More generally, Reserve Bank of India and its governor, Raghuram Rajan, are likely to offer limited assistance, with a further 25 basis points in rate cuts expected early this year. Domestic inflows into mutual funds hit record levels during 2015, a trend that could also offset further outflows from foreign fund managers this year.
Meanwhile, for investors pondering whether India’s correction now offers a buying opportunity, the market no longer looks expensive. The Sensex’s 12-month forward price-to-earnings ratio dropped to 14.8 in mid-January, falling below its long-term average of 15, according to Nomura.
Even so many are likely to remain cautious. Structural economic reforms, notably the introduction of a long-delayed nationwide goods and services tax, could inspire confidence — but only if Modi can push them through a gridlocked parliament.

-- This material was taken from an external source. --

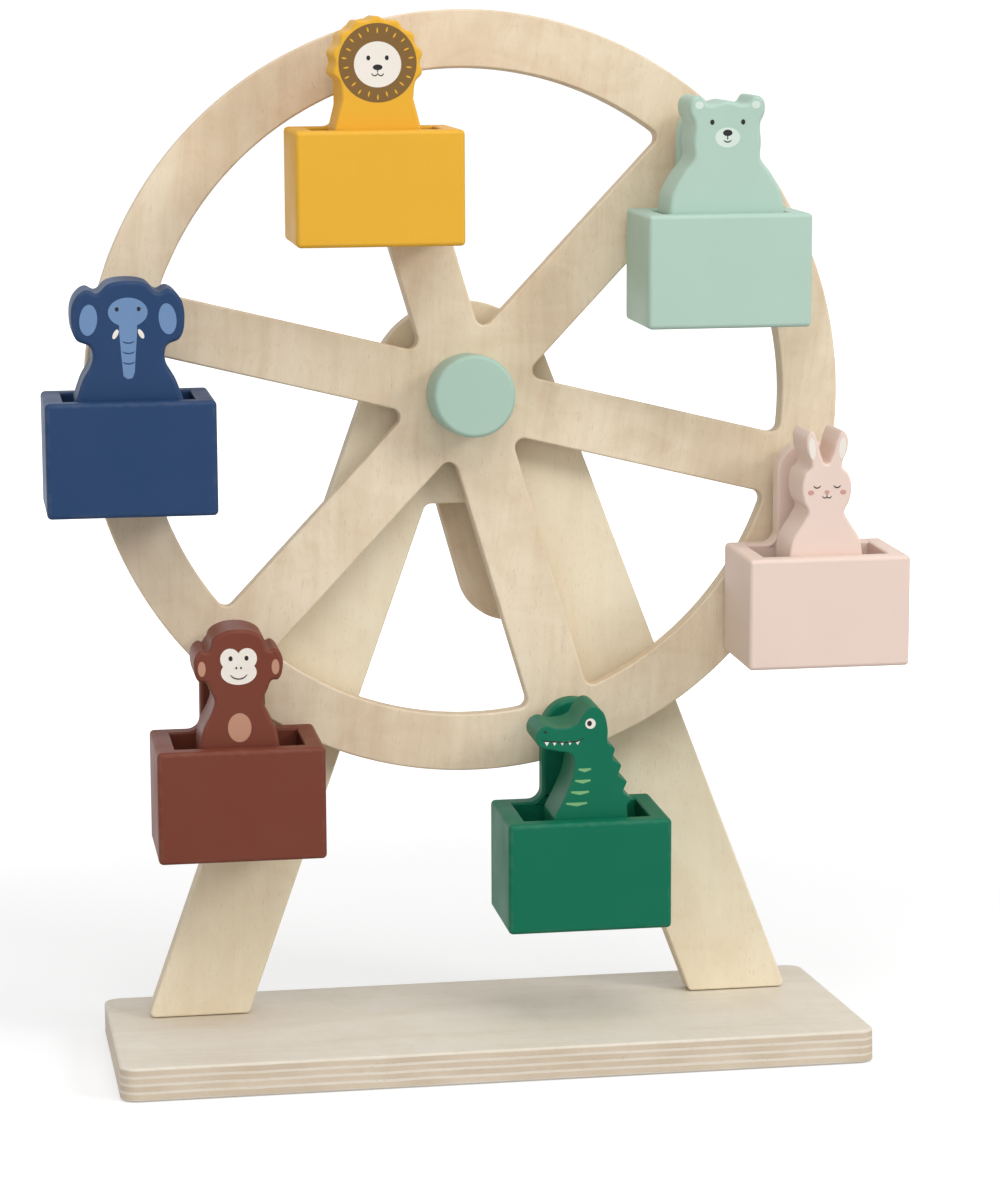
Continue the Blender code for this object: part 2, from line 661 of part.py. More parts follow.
def build_peg(colour, axis):
    """A peg that is glued in the wheel, with its head and the spacer behind the box."""
    slant = math.tan(LEAN)
    half = HANGER_THICKNESS / 2 / math.cos(LEAN)
    head_back = PIVOT_Y - half - PEG_HEAD_RADIUS * slant - FIT_GAP
    head_front = head_back - PEG_HEAD_HEIGHT
    spacer_front = PIVOT_Y + half + PEG_HEAD_RADIUS * slant + FIT_GAP
    spacer_back = WHEEL_FRONT - FIT_GAP
    rim = rounded_end(PEG_HEAD_RADIUS, head_front, PEG_HEAD_EDGE, 1)
    profile = [(0.0, WHEEL_BACK), (PEG_RADIUS, WHEEL_BACK), (PEG_RADIUS, head_back),
               (PEG_HEAD_RADIUS, head_back)] + rim[::-1] + [(0.0, head_front)]
    turned_part("peg_" + colour, profile, PEG_STEPS, FINISH["birch_dowel"], axis)
    bore = PEG_RADIUS + FIT_GAP
    profile = ring_profile(bore, PEG_HEAD_RADIUS, spacer_front, spacer_back)
    turned_part("peg_spacer_" + colour, profile, PEG_STEPS, FINISH["birch_dowel"], axis, True)


def block_mesh(name, low, high):
    """A box mesh from its lowest to its highest corner."""
    work = bmesh.new()
    bmesh.ops.create_cube(work, size=1.0)
    size = Vector(high) - Vector(low)
    middle = (Vector(high) + Vector(low)) / 2
    bmesh.ops.scale(work, vec=size, verts=work.verts)
    bmesh.ops.translate(work, vec=middle, verts=work.verts)
    mesh = bpy.data.meshes.new(name)
    work.to_mesh(mesh)
    work.free()
    return mesh


def build_tub(colour, lean):
    """A box with its pocket. Its back is closed by the hanger board."""
    half = TUB_WIDTH / 2
    seam = -HANGER_THICKNESS / 2 - FIT_GAP
    front = HANGER_THICKNESS / 2 - TUB_DEPTH
    top = -TUB_DROP
    bottom = -TUB_DROP - TUB_HEIGHT
    mesh = block_mesh("tub_" + colour, (-half, front, bottom), (half, seam, top))
    round_block(mesh, seam)
    tub = add_part("tub_" + colour, mesh, FINISH[colour], lean)
    pocket = block_mesh("pocket_" + colour,
                        (-POCKET_HALF_WIDTH, front + TUB_FRONT_WALL, bottom + TUB_FLOOR),
                        (POCKET_HALF_WIDTH, seam + CUT_OVERRUN, top + CUT_OVERRUN))
    cut(tub, [add_cutter("pocket_" + colour, pocket, (0.0, 0.0, 0.0), lean)])
    return tub


def round_block(mesh, seam):
    """Round a block's edges, apart from those around its seam face."""
    work = bmesh.new()
    work.from_mesh(mesh)
    loose = [edge for edge in work.edges
             if any(vert.co.y < seam - FIT_GAP for vert in edge.verts)]
    bmesh.ops.bevel(work, geom=loose, offset=TUB_EDGE, segments=2, profile=0.5,
                    affect="EDGES")
    work.to_mesh(mesh)
    work.free()


def build_hanger(colour, lean):
    """The board behind a box, with the tab that hangs on the peg."""
    half = TUB_WIDTH / 2
    tab = HANGER_HALF_WIDTH
    top = -TUB_DROP
    bottom = -TUB_DROP - TUB_HEIGHT
    outline = rounded([
        (-half, bottom, TUB_EDGE, 2), (half, bottom, TUB_EDGE, 2), (half, top, TUB_EDGE, 2),
        (tab, top, HANGER_FILLET, CORNER_STEPS), (tab, tab, tab, CROWN_STEPS // 2),
        (-tab, tab, tab, CROWN_STEPS // 2), (-tab, top, HANGER_FILLET, CORNER_STEPS),
        (-half, top, TUB_EDGE, 2)])
    hole_radius = PEG_RADIUS + HANGER_THICKNESS / 2 * math.tan(LEAN) + PEG_PLAY
    hole = circle((0.0, 0.0), hole_radius, PEG_STEPS)
    mesh = flat_mesh("hanger_" + colour, [outline, hole], HANGER_THICKNESS)
    mesh.transform(UPRIGHT)
    hanger = add_part("hanger_" + colour, mesh, FINISH[colour], lean)
    add_edge(hanger, HANGER_EDGE)
    return hanger


def figure_outline(figure):
    """The right side of a figure above its box, upwards, as (x, z, corner)."""
    half = POCKET_HALF_WIDTH * figure["half_width_share"]
    rise = FIGURE_RISE * figure["rise_share"]
    points = []
    for x_share, rise_share, is_corner in figure["outline_shares"]:
        points.append((x_share * half, -TUB_DROP + rise_share * rise, is_corner))
    if "mane_lobes" in figure:
        points += mane(figure, half, rise, points[-1])
    return points


def mane(figure, radius, rise, neck):
    """The right half of a lobed mane, from the neck up to the crown."""
    centre = -TUB_DROP + rise * figure["mane_rise_share"]
    lobes = figure["mane_lobes"]
    depth = radius * figure["mane_depth_share"]
    start = math.atan2(neck[1] - centre, neck[0])
    points = []
    for step in range(2 * lobes):
        angle = math.pi / 2 - step * math.pi / lobes
        if angle <= start + math.pi / lobes / 2:
            break
        reach = radius - (depth if step % 2 else 0.0)
        points.append((reach * math.cos(angle), centre + reach * math.sin(angle), False))
    return points[::-1]


def build_figure(colour, lean):
    """An animal cut from thick board, standing in its box."""
    figure = FIGURES[colour]
    right = figure_outline(figure)
    floor = -TUB_DROP - TUB_HEIGHT + TUB_FLOOR + FIT_GAP
    if figure["mirrored"]:
        points = [(right[0][0], floor, True)] + right
        points += [(-x, z, is_corner) for x, z, is_corner in right[::-1] if x > FIT_GAP]
        points.append((-right[0][0], floor, True))
    else:
        points = [(right[0][0], floor, True)] + right + [(right[-1][0], floor, True)]
    name = figure["animal"] + "_figure"
    mesh = flat_mesh(name, [], FIGURE_THICKNESS, points)
    mesh.transform(UPRIGHT)
    front = HANGER_THICKNESS / 2 - TUB_DEPTH + TUB_FRONT_WALL + FIGURE_PLAY
    mesh.transform(Matrix.Translation((0.0, front + FIGURE_THICKNESS / 2, 0.0)))
    body = add_part(name, mesh, FINISH[colour], lean)
    add_edge(body, FIGURE_EDGE)
    return body


def build_gondola(index, colour, wheel_axis):
    """A box on its peg, with the animal in it."""
    place = peg_offset(index)
    peg_axis = add_axis("peg_axis_" + colour, (place.x, 0.0, place.y), wheel_axis)
    build_peg(colour, peg_axis)
    lean = add_axis("lean_" + colour, (0.0, PIVOT_Y, 0.0), peg_axis, LEAN)
    build_tub(colour, lean)
    build_hanger(colour, lean)
    build_figure(colour, lean)


def main():
    build_base()
    build_base_screws()
    build_stand()
    wheel_axis = add_axis("wheel_axis", (0.0, 0.0, AXLE_HEIGHT))
    build_wheel(wheel_axis)
    build_axle(wheel_axis)
    build_crank(wheel_axis)
    for index, colour in enumerate(FIGURES):
        build_gondola(index, colour, wheel_axis)


clear_scene()
PARTS = new_collection("crank_ferris_wheel")
CUTTERS = new_collection("cutters")
FINISH = make_finishes()
main()
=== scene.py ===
import math

import bmesh
import bpy
from mathutils import Matrix, Vector
from mathutils.geometry import interpolate_bezier, tessellate_polygon


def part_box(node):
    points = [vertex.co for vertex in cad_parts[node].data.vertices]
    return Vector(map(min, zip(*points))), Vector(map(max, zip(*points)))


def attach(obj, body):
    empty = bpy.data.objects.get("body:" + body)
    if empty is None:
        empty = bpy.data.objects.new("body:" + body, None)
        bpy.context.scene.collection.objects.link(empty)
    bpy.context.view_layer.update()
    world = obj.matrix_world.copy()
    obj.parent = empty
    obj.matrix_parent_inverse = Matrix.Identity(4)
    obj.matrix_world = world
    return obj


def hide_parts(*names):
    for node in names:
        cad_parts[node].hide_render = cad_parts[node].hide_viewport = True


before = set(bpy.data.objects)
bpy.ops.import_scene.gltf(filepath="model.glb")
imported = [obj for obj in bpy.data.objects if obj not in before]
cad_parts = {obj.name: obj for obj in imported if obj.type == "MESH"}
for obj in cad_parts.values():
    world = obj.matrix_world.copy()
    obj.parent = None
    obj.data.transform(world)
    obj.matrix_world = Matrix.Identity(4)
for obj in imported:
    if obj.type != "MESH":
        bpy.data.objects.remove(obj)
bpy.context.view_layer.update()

bl_info = {
    "name": "Crank Ferris Wheel Toy",
    "version": (1, 0, 0),
    "blender": (4, 5, 0),
    "location": "View3D > Sidebar > Ferris Wheel",
    "description": "Builds the detailed look of a wooden crank ferris wheel on its CAD frame",
    "category": "Object",
}

MM = 0.001
# UPRIGHT stands a flat board on edge, its face to the front, and FRONT_TO_BACK lays a
# turned piece along +Y
UPRIGHT = Matrix.Rotation(math.radians(90), 4, "X")
FRONT_TO_BACK = Matrix.Rotation(math.radians(-90), 4, "X")
COLOURS = ("pink", "mint", "yellow", "navy", "brown", "green")
ANIMALS = {"pink": "rabbit", "mint": "bear", "yellow": "lion", "navy": "elephant",
           "brown": "monkey", "green": "crocodile"}
BASE_SCREWS = ["base_screw_" + str(number) for number in range(1, 5)]
OVERRUN = 1 * MM
BOX_LEAN = math.radians(4.1)

# The photo's camera: its place in millimetres, its turns in degrees and its focal length in
# pixels of a picture of this height
CAMERA_PLACE = (-213.5525, -1400.9012, 335.513)
CAMERA_TURNS = (9.1135, -6.1181, -0.8909)
FOCAL_PIXELS = 3524.0965
PICTURE_HEIGHT = 1200.0
SENSOR_HEIGHT = 36.0
CLIP_NEAR, CLIP_FAR = 0.05, 60.0
# Each lamp's power in watts, and its width and place in metres
LAMPS = {"key": (20.0, 0.8, (1.7, -1.7, 1.3)), "top": (25.0, 2.0, (0.1, -1.5, 2.1)),
         "fill": (8.0, 2.0, (-1.9, -1.6, 0.7))}
LAMP_TARGET = Vector((0, 0, 0.22))
GROUND_REACH, GROUND_DROP = 30.0, 0.0002
WORLD_LIGHT, WORLD_WHITE = 0.54, 1.05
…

Here the prime minister’s record is mixed. With important regional elections looming later this year, his willingness to push through unpopular measures is also open to question.
Instead India’s best hope of a return to more bullish conditions may rest on the current global sell-off being short, and China’s economic situation in particular proving less severe than many fear.
If so, India remains one of the few bright spots in Asia. As Morgan Stanley’s India team put it: “India is still the best house in a bad neighbourhood.” It will want, at the least, to stay that way.